Altitude capability is a genuine differentiator. Not all engines claiming high-altitude performance are equal. If an engine’s been proven at 6,500 meters, you’ll see it in the data—there are usually odd little behaviours in the start logs and EGT traces that a sea-level dyno run simply doesn’t produce. A simulation model, no matter how careful, tends to gloss over those. For anyone whose missions regularly involve high-density-altitude work, my advice would be pretty simple: don’t leave altitude validation as a box to tick later. Put it near the top of the acceptance checklist, right alongside thrust and fuel consumption. It’s one of those things that’s easy to skip during procurement and impossible to ignore once you’re on site.

If you’re evaluating a purchase in this class
The market for 120kg-class turbine engines is competitive, and that‘s good for buyers. But competition also means spec sheets are optimized for comparison tables, not for reflecting operational reality.

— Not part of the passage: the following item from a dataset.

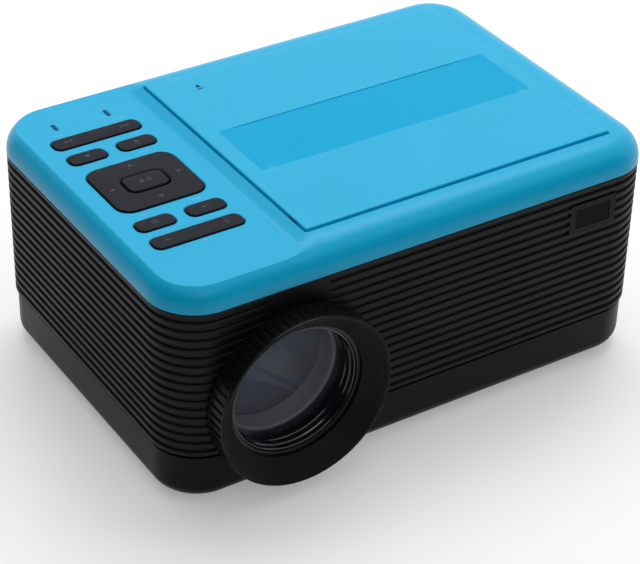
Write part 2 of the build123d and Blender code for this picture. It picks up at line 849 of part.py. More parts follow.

What to actually do: Ask for a recent bench test report - ideally within the last three months. Look specifically at fuel consumption at rated thrust, thrust fluctuation range, and exhaust gas temperature stability. If a seller can’t or won‘t provide this, there are third-party testing options worth considering.
Check the total operating hours logged on the engine controller. These are harder to tamper with than airframe logs. Most micro turbojet engines have design lives in the 500-1,000 hour range, and you want units with meaningful remaining life left - preferably 60% or more.
Inspect the combustion chamber and turbine blades if you have the option. Endoscope inspection can catch chamber wall cracking, carbon buildup, or blade edge deformation that will directly impact thrust output and fuel consumption. Some of this might be negotiable in pricing; none of it should be ignored.
And if you’re operating in defense or high-stakes commercial applications, evaluate the engine‘s failure behavior, not just its MTBF. An engine that degrades predictably and fails safely - with adequate time to execute an emergency recovery - is infinitely more valuable than one with marginally better peak specs that fails without warning.
120kg of thrust opens up missions that simply weren’t practical a few years ago with this form factor. The engines are real, they‘re in production, and they’re being integrated into operational systems worldwide. The key is knowing what to look past and what to look for.